#### [Given material]
☆ ☆ ☆ ☆

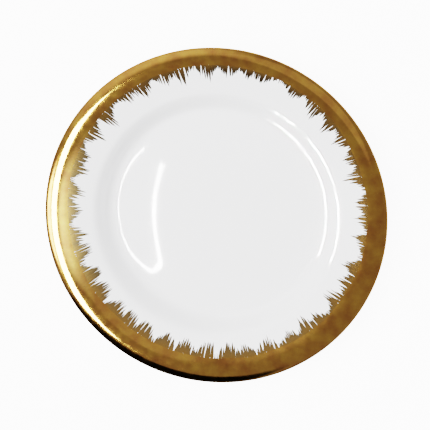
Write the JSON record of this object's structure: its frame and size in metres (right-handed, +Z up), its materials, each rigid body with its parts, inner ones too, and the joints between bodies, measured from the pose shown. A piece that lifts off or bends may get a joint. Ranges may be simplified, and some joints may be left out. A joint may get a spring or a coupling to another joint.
{
  "type": "dinner plate",
  "caption": "Round glazed porcelain dinner plate with a sunken well, a sloping rim, a foot ring underneath and a gilded rim with a brush-stroked inner edge.",
  "frame": {"origin": "middle of the foot ring's resting circle, on the table", "axes": "+Z up through the middle of the well; the plate is round about Z, so +X and +Y are any two radii at right angles"},
  "size_m": [0.27, 0.27, 0.026],
  "materials": {
    "porcelain": "fired, unglazed, smooth matt",
    "glaze": "clear gloss glaze over white porcelain",
    "gold": "bright burnished gold lustre"
  },
  "bodies": {
    "root": {"porcelain_body": "porcelain", "glaze_coat": "glaze", "underside_glaze": "glaze", "gold_band": "gold", "gold_edge_line": "gold", "brush_strokes": "gold"}
  },
  "joints": []
}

☆ ☆ ☆ ☆

#### [Direction]
Write out the data again, exactly and in full.

#### [The response]
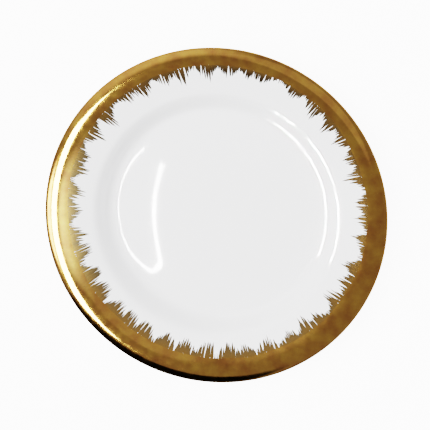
Write the JSON record of this object's structure: its frame and size in metres (right-handed, +Z up), its materials, each rigid body with its parts, inner ones too, and the joints between bodies, measured from the pose shown. A piece that lifts off or bends may get a joint. Ranges may be simplified, and some joints may be left out. A joint may get a spring or a coupling to another joint.
{
  "type": "dinner plate",
  "caption": "Round glazed porcelain dinner plate with a sunken well, a sloping rim, a foot ring underneath and a gilded rim with a brush-stroked inner edge.",
  "frame": {"origin": "middle of the foot ring's resting circle, on the table", "axes": "+Z up through the middle of the well; the plate is round about Z, so +X and +Y are any two radii at right angles"},
  "size_m": [0.27, 0.27, 0.026],
  "materials": {
    "porcelain": "fired, unglazed, smooth matt",
    "glaze": "clear gloss glaze over white porcelain",
    "gold": "bright burnished gold lustre"
  },
  "bodies": {
    "root": {"porcelain_body": "porcelain", "glaze_coat": "glaze", "underside_glaze": "glaze", "gold_band": "gold", "gold_edge_line": "gold", "brush_strokes": "gold"}
  },
  "joints": []
}